Provided material:
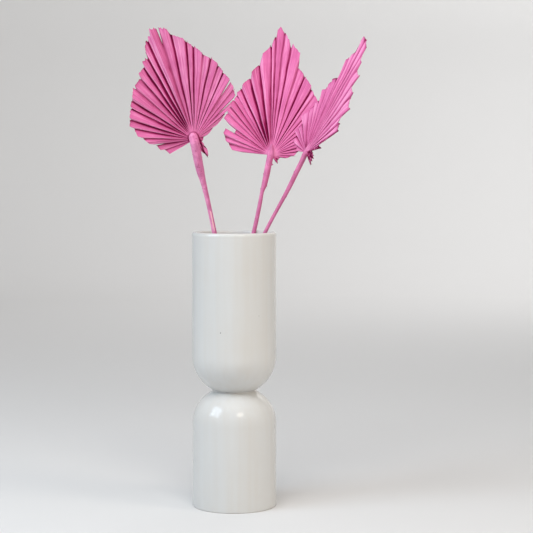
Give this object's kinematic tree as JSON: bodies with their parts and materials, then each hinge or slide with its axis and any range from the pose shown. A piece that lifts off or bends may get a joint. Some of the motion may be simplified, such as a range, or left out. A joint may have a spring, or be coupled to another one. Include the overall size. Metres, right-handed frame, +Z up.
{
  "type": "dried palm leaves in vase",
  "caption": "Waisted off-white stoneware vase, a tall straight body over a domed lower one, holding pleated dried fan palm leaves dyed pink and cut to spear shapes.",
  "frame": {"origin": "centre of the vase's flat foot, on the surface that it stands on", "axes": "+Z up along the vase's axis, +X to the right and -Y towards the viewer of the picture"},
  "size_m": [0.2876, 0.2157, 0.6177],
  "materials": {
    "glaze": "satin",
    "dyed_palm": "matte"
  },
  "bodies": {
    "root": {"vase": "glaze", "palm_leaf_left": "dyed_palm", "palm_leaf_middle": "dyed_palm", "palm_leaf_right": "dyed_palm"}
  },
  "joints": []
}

Objective:
Say how many lines above hold the word "that", giving only the count.

Expected answer:
2